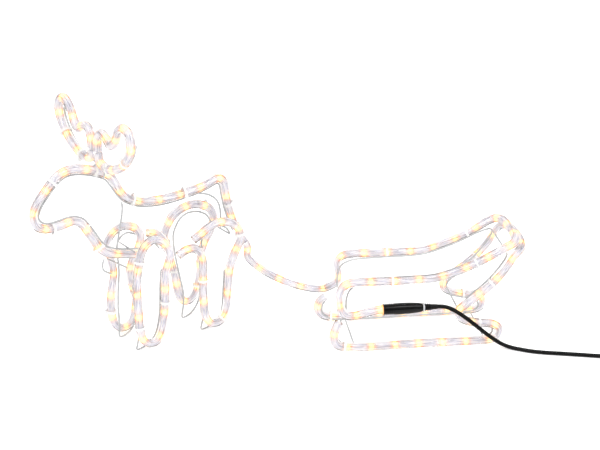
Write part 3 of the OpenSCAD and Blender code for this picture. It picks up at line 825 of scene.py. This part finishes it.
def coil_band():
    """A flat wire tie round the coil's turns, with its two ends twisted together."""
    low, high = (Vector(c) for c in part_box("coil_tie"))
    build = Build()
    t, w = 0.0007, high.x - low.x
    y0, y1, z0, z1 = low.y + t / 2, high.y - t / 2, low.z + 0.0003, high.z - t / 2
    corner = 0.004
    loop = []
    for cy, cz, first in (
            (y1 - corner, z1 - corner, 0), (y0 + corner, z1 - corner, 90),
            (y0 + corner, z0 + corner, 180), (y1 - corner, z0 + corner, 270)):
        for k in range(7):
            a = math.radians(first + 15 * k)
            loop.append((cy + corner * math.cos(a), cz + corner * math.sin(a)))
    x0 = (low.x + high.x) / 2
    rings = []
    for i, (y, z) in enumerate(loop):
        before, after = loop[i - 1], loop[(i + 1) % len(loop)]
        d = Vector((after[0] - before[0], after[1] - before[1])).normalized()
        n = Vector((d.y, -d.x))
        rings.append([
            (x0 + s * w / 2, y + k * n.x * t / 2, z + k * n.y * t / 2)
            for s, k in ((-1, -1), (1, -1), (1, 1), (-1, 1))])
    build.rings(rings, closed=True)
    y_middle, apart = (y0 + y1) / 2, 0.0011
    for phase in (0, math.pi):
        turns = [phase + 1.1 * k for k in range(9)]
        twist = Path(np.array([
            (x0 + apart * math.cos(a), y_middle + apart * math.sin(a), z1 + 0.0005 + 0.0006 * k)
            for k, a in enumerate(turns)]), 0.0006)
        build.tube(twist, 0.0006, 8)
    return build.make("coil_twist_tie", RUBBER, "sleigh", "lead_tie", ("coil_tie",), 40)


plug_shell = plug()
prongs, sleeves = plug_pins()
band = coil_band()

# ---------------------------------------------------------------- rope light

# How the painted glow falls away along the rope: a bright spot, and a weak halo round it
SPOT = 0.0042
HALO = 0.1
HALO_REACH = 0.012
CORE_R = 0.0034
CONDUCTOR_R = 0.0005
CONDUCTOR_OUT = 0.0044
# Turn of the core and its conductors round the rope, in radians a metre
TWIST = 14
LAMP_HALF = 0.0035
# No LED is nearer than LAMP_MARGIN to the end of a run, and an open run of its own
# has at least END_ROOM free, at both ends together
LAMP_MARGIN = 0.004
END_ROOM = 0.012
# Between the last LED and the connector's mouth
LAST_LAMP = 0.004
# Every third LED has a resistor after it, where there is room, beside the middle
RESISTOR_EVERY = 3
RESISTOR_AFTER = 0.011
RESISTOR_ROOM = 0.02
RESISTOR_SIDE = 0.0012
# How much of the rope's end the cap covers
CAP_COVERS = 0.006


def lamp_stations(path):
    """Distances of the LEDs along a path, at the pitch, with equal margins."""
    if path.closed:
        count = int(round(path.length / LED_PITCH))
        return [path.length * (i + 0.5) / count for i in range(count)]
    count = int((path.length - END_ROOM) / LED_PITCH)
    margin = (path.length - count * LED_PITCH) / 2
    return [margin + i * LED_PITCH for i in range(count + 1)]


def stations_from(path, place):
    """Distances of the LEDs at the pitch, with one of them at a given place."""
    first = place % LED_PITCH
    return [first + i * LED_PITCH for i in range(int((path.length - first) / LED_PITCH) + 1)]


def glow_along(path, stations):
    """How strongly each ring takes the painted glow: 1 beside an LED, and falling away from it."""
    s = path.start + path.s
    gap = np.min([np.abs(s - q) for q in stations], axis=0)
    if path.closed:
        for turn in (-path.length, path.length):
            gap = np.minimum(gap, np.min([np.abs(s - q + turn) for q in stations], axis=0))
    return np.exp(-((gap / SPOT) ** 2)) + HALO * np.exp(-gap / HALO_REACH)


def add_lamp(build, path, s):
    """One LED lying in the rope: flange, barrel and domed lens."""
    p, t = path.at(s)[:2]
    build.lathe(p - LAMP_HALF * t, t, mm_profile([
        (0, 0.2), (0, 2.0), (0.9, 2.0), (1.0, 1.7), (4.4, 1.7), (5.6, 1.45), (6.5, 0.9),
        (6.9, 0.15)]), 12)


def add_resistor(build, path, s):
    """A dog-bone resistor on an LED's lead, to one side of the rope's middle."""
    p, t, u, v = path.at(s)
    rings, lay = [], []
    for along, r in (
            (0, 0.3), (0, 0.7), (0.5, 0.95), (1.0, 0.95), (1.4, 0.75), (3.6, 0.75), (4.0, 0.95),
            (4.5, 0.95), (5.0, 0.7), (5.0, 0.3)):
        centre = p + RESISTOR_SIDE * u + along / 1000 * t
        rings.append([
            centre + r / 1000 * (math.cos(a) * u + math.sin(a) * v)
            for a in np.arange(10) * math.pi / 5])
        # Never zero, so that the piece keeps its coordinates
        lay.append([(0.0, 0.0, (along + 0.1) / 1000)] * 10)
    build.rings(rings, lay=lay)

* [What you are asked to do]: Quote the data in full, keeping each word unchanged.

* [Answer]:
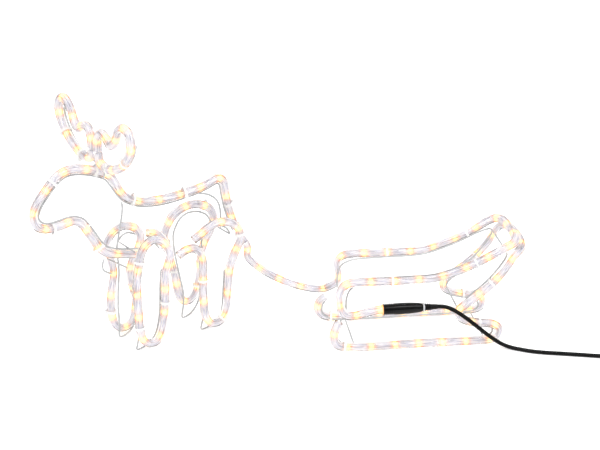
Write part 3 of the OpenSCAD and Blender code for this picture. It picks up at line 825 of scene.py. This part finishes it.
def coil_band():
    """A flat wire tie round the coil's turns, with its two ends twisted together."""
    low, high = (Vector(c) for c in part_box("coil_tie"))
    build = Build()
    t, w = 0.0007, high.x - low.x
    y0, y1, z0, z1 = low.y + t / 2, high.y - t / 2, low.z + 0.0003, high.z - t / 2
    corner = 0.004
    loop = []
    for cy, cz, first in (
            (y1 - corner, z1 - corner, 0), (y0 + corner, z1 - corner, 90),
            (y0 + corner, z0 + corner, 180), (y1 - corner, z0 + corner, 270)):
        for k in range(7):
            a = math.radians(first + 15 * k)
            loop.append((cy + corner * math.cos(a), cz + corner * math.sin(a)))
    x0 = (low.x + high.x) / 2
    rings = []
    for i, (y, z) in enumerate(loop):
        before, after = loop[i - 1], loop[(i + 1) % len(loop)]
        d = Vector((after[0] - before[0], after[1] - before[1])).normalized()
        n = Vector((d.y, -d.x))
        rings.append([
            (x0 + s * w / 2, y + k * n.x * t / 2, z + k * n.y * t / 2)
            for s, k in ((-1, -1), (1, -1), (1, 1), (-1, 1))])
    build.rings(rings, closed=True)
    y_middle, apart = (y0 + y1) / 2, 0.0011
    for phase in (0, math.pi):
        turns = [phase + 1.1 * k for k in range(9)]
        twist = Path(np.array([
            (x0 + apart * math.cos(a), y_middle + apart * math.sin(a), z1 + 0.0005 + 0.0006 * k)
            for k, a in enumerate(turns)]), 0.0006)
        build.tube(twist, 0.0006, 8)
    return build.make("coil_twist_tie", RUBBER, "sleigh", "lead_tie", ("coil_tie",), 40)


plug_shell = plug()
prongs, sleeves = plug_pins()
band = coil_band()

# ---------------------------------------------------------------- rope light

# How the painted glow falls away along the rope: a bright spot, and a weak halo round it
SPOT = 0.0042
HALO = 0.1
HALO_REACH = 0.012
CORE_R = 0.0034
CONDUCTOR_R = 0.0005
CONDUCTOR_OUT = 0.0044
# Turn of the core and its conductors round the rope, in radians a metre
TWIST = 14
LAMP_HALF = 0.0035
# No LED is nearer than LAMP_MARGIN to the end of a run, and an open run of its own
# has at least END_ROOM free, at both ends together
LAMP_MARGIN = 0.004
END_ROOM = 0.012
# Between the last LED and the connector's mouth
LAST_LAMP = 0.004
# Every third LED has a resistor after it, where there is room, beside the middle
RESISTOR_EVERY = 3
RESISTOR_AFTER = 0.011
RESISTOR_ROOM = 0.02
RESISTOR_SIDE = 0.0012
# How much of the rope's end the cap covers
CAP_COVERS = 0.006


def lamp_stations(path):
    """Distances of the LEDs along a path, at the pitch, with equal margins."""
    if path.closed:
        count = int(round(path.length / LED_PITCH))
        return [path.length * (i + 0.5) / count for i in range(count)]
    count = int((path.length - END_ROOM) / LED_PITCH)
    margin = (path.length - count * LED_PITCH) / 2
    return [margin + i * LED_PITCH for i in range(count + 1)]


def stations_from(path, place):
    """Distances of the LEDs at the pitch, with one of them at a given place."""
    first = place % LED_PITCH
    return [first + i * LED_PITCH for i in range(int((path.length - first) / LED_PITCH) + 1)]


def glow_along(path, stations):
    """How strongly each ring takes the painted glow: 1 beside an LED, and falling away from it."""
    s = path.start + path.s
    gap = np.min([np.abs(s - q) for q in stations], axis=0)
    if path.closed:
        for turn in (-path.length, path.length):
            gap = np.minimum(gap, np.min([np.abs(s - q + turn) for q in stations], axis=0))
    return np.exp(-((gap / SPOT) ** 2)) + HALO * np.exp(-gap / HALO_REACH)


def add_lamp(build, path, s):
    """One LED lying in the rope: flange, barrel and domed lens."""
    p, t = path.at(s)[:2]
    build.lathe(p - LAMP_HALF * t, t, mm_profile([
        (0, 0.2), (0, 2.0), (0.9, 2.0), (1.0, 1.7), (4.4, 1.7), (5.6, 1.45), (6.5, 0.9),
        (6.9, 0.15)]), 12)


def add_resistor(build, path, s):
    """A dog-bone resistor on an LED's lead, to one side of the rope's middle."""
    p, t, u, v = path.at(s)
    rings, lay = [], []
    for along, r in (
            (0, 0.3), (0, 0.7), (0.5, 0.95), (1.0, 0.95), (1.4, 0.75), (3.6, 0.75), (4.0, 0.95),
            (4.5, 0.95), (5.0, 0.7), (5.0, 0.3)):
        centre = p + RESISTOR_SIDE * u + along / 1000 * t
        rings.append([
            centre + r / 1000 * (math.cos(a) * u + math.sin(a) * v)
            for a in np.arange(10) * math.pi / 5])
        # Never zero, so that the piece keeps its coordinates
        lay.append([(0.0, 0.0, (along + 0.1) / 1000)] * 10)
    build.rings(rings, lay=lay)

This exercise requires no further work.